Тихий Максим Егорович в молодости привез с турецкой войны жену-турчанку. Выйдя в отставку, стал чумаком. Чумаки были характернейшим для Украины явлением. Они возили из Крыма на Украину соль и сушеную рыбу. У них были свои традиции, свой фольклор, свои чумацкие песни. Слушал эти песни и юный Константин Паустовский. Слушал он и казацкие думы, и рассказы о славном кровавом прошлом запорожских козаков, о войнах с ляхами, о гайдамаках. Искусство кобзарей и бандуристов в те времена уже приходило в упадок.
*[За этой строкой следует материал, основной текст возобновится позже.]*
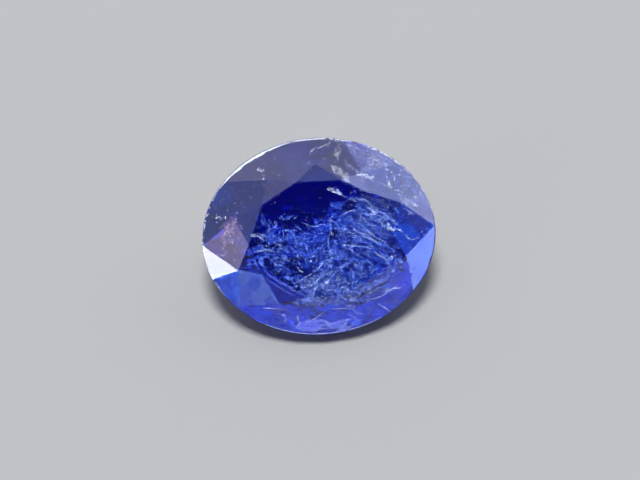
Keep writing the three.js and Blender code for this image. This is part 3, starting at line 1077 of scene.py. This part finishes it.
SPECK_SKIN = 0.004
SPECK_TILT = 0.4  # radians, at most
TRAIL_SPECK = (0.02, 0.07)


def speck(chance, interior, x, y, size):
    return film(chance, interior.under(x, y, SPECK_DEPTH + size / 2), size, SPECK_TILT)


def add_specks(interior):
    chance = random.Random(SEEDS["specks"])
    specks = Gathering()
    for x, y, wide, high, smallest, largest, count in SPECKS.values():
        for _ in range(count):
            size = mostly_small(chance, smallest, largest)
            px, py = place_near(chance, x, y, wide, high)
            specks.add_film(speck(chance, interior, px, py, size))
    for start, end, width, count in SPECK_TRAILS.values():
        for _ in range(count):
            middle = Vector(start).lerp(Vector(end), chance.random())
            px = chance.gauss(middle.x, width)
            py = chance.gauss(middle.y, width)
            specks.add_film(speck(chance, interior, px, py, chance.uniform(*TRAIL_SPECK)))
    specks.piece("specks", look_of("speck"), interior, SPECK_SKIN)


CLEAR_BOUNCES = 24  # in the stone and off its facets
DIFFUSE_BOUNCES = 4


def set_up_render():
    scene = bpy.context.scene
    scene.view_settings.view_transform = "Standard"
    scene.cycles.use_denoising = True
    scene.cycles.denoising_input_passes = "RGB"  # the others print dots on clear facets
    scene.cycles.max_bounces = CLEAR_BOUNCES
    scene.cycles.transmission_bounces = CLEAR_BOUNCES
    scene.cycles.glossy_bounces = CLEAR_BOUNCES
    scene.cycles.diffuse_bounces = DIFFUSE_BOUNCES


def main():
    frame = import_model()
    table = next(m for m in frame["record"]["mounts"] if m["name"] == "table")
    table_middle = Vector(table["pos_m"])
    up_from_table = Vector(table["axis"]).normalized()
    place_camera(table_middle - up_from_table * GIRDLE_BELOW_TABLE * MM)
    room_light()
    add_floor()
    set_up_render()
    mesh = stone_mesh(frame["nodes"]["tanzanite"], up_from_table)
    stone = add_piece("stone", mesh)
    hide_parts("tanzanite")
    interior = Interior(mesh, table_middle, up_from_table)
    for add_kind in (add_veils, add_feathers, add_strands, add_fibres, add_flakes, add_streaks,
                     add_painted_shade_pools, add_haze_and_painted_reflection, add_stains_and_painted_light, add_rim, add_specks):
        add_kind(interior)


main()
Этнографы с трудом находили настоящих мастеров, вроде кобзаря Гончаренко, которого записывала на фонограф сама Леся Украинка. Но в малороссийских городках, местечках и даже в самом Киеве встречались музыканты попроще – лирники. Не было базара, где не сидел бы в тени под тополем какой-нибудь лирник. В его холщовой торбе «были спрятаны хлеб, лук, соль в чистой тряпочке, а на груди висела лира. Она напоминала скрипку, но к ней были приделаны рукоятка и деревянный стержень с колесиком.
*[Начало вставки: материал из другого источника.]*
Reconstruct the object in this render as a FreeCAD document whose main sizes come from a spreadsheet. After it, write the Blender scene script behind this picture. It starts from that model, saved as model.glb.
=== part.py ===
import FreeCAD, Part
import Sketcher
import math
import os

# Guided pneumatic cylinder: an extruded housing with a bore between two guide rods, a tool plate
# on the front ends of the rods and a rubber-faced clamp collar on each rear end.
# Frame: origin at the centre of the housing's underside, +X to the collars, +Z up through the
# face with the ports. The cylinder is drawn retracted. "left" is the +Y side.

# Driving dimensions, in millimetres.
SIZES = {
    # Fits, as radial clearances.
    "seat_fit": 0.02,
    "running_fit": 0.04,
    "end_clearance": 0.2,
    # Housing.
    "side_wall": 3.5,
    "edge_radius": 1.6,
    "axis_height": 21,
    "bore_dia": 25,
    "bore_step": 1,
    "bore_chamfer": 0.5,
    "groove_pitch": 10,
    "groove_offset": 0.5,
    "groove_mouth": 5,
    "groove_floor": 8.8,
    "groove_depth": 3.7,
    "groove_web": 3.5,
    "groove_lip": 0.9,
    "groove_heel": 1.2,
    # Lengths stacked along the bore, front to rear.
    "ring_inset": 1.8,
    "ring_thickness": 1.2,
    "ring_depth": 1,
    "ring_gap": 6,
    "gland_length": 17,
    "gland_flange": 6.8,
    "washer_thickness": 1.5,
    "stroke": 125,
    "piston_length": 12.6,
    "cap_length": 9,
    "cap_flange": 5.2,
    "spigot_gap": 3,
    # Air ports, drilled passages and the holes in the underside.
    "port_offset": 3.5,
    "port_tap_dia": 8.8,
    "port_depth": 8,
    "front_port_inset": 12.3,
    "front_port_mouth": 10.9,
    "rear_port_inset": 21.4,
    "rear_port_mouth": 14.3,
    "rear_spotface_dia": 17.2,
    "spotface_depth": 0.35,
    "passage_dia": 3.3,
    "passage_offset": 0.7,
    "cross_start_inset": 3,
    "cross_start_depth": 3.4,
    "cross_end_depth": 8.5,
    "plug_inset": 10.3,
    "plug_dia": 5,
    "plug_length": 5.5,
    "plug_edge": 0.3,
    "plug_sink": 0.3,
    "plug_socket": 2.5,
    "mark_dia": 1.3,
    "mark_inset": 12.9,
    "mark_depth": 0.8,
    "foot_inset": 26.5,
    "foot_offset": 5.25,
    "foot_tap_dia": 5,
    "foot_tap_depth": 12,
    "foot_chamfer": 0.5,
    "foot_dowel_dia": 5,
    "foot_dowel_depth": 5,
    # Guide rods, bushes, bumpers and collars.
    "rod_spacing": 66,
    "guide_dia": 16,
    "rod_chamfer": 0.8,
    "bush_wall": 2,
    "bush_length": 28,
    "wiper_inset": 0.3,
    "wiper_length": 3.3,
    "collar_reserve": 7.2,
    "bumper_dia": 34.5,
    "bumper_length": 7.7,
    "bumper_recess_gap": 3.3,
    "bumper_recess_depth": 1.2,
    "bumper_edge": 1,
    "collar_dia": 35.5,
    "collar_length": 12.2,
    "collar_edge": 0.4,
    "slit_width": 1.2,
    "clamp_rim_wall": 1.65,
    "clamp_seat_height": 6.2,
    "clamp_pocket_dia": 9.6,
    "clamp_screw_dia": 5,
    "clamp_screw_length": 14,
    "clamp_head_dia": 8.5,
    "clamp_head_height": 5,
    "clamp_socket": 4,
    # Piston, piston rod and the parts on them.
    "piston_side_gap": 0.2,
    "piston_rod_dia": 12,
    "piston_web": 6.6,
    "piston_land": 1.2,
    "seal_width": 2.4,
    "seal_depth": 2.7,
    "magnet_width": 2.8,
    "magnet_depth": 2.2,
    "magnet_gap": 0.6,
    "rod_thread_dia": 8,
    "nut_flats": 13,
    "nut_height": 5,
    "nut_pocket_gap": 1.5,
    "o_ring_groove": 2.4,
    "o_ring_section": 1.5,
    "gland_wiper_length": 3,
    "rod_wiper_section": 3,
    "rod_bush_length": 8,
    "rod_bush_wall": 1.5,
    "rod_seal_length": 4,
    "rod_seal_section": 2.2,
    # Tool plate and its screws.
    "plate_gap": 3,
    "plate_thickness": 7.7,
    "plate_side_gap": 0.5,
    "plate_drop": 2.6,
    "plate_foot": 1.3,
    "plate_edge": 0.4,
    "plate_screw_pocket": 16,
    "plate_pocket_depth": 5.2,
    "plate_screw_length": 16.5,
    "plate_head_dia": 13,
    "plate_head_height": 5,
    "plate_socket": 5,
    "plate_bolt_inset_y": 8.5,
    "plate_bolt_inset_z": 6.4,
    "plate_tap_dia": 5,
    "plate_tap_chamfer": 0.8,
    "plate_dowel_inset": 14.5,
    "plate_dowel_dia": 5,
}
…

Лирник вертел рукоятку, колесико кружилось, терлось о струны, и они жужжали на разные лады, будто вокруг лирника гудели, аккомпанируя ему, добрые ручные шмели» [78].

Как отличается этот взгляд на Украину от ахматовского или даже купринского!

А ведь кроме родичей-украинцев были у Константина и родичи-поляки. Его польская бабушка Викентия Ивановна «всегда ходила в трауре и черной наколке. Впервые она надела траур после разгрома польского восстания в 1863 году и с тех пор ни разу его не снимала» [79]. Отправляясь в Ченстоховский монастырь поклониться чудотворной иконе Богородицы, она взяла с собой и внука и строго-настрого запретила ему говорить там по-русски.